Legal brief in suit against Case said not brief enough
By Jan TenBruggencate
Advertiser Kaua'i Bureau
LIHU'E, Kaua'i — An angry Circuit Judge Kathleen Watanabe on Tuesday ordered attorneys in the latest challenge to Steve Case's purchase of Grove Farm Co. to file a clear, concise brief — and she emphasized brief — or have the case thrown out before trial.
Attorneys for former Grove Farm shareholders last year filed a complaint the size of a novel, with 53,700 words. Earlier this year, Watanabe ordered them to condense it. The lawyers came back with a 40 percent reduction, but it was still more than 37,000 words in 96 pages.

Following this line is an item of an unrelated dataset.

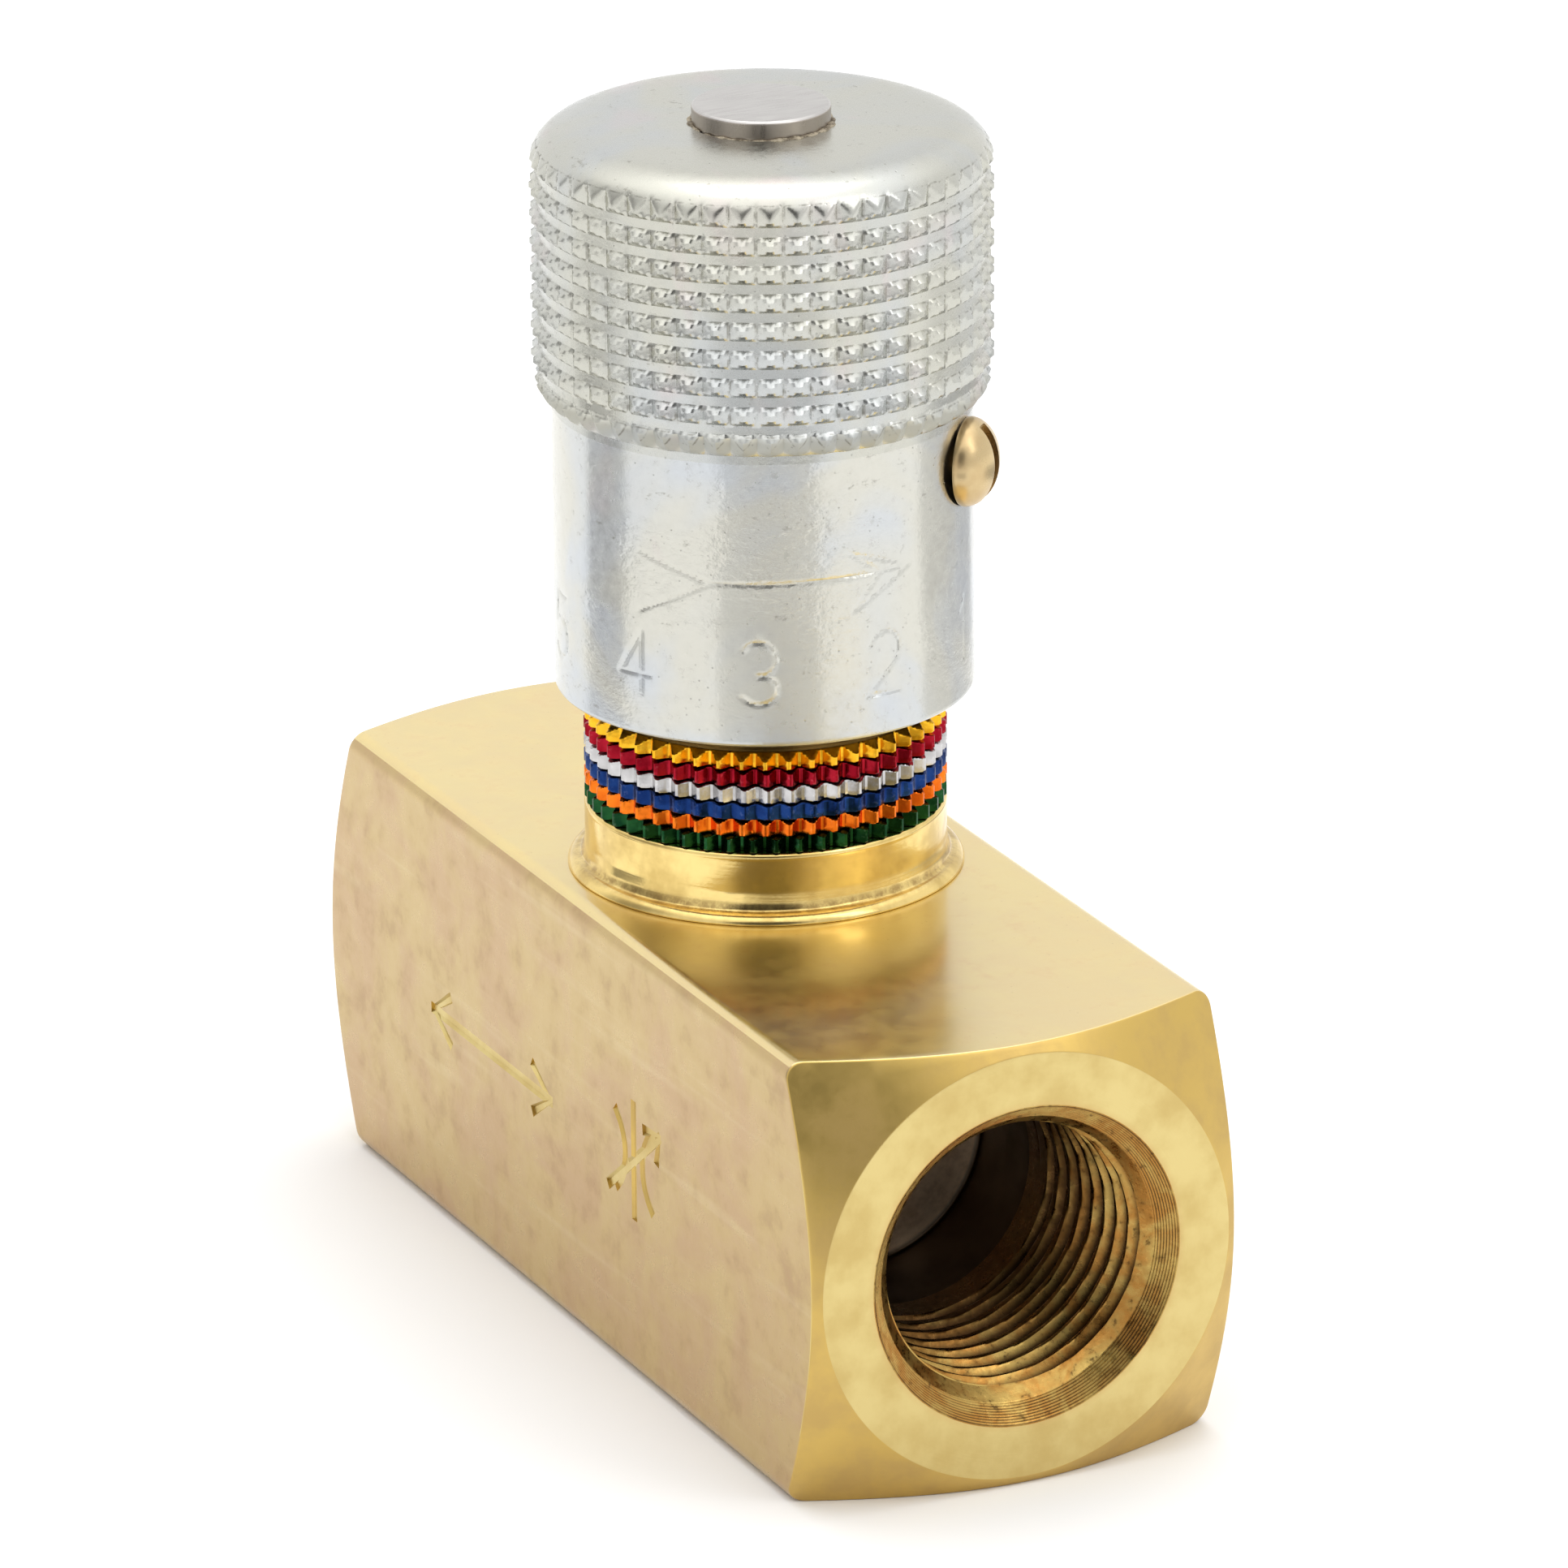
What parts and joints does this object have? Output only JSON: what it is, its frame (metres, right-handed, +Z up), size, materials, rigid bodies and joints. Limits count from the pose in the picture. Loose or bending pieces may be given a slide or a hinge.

Watanabe said she read it all and found "a very convoluted, redundant complaint" and that it would create an unfair burden on defendants to respond to it. "The court is striking this complaint," she said.
East Coast attorney Matthew Simmons, who said he wrote the complaint, apologized for misunderstanding the court's directions.
"We really tried. We did cut 40 percent out of it, eliminated the introduction and facts going back to the 1800s. ... We went through the entire complaint," he said.
Watanabe was not mollified.
"This is not a situation of quantity, it is a situation of quality. ... You actually took out things that should have remained and left in things that should have come out," the judge said.
She gave Simmons and co-counsel Damon Senaha 60 days to file a new complaint, and if it doesn't meet her requirements, she promised to dismiss the case entirely.
In the case, former stockholders are charging that former AOL chief Steve Case received special treatment when he bought Grove Farm, and that the stockholders were misled about the condition of the company. The suit names Case and his companies, the former Grove Farm Board, and attorneys involved in the transaction.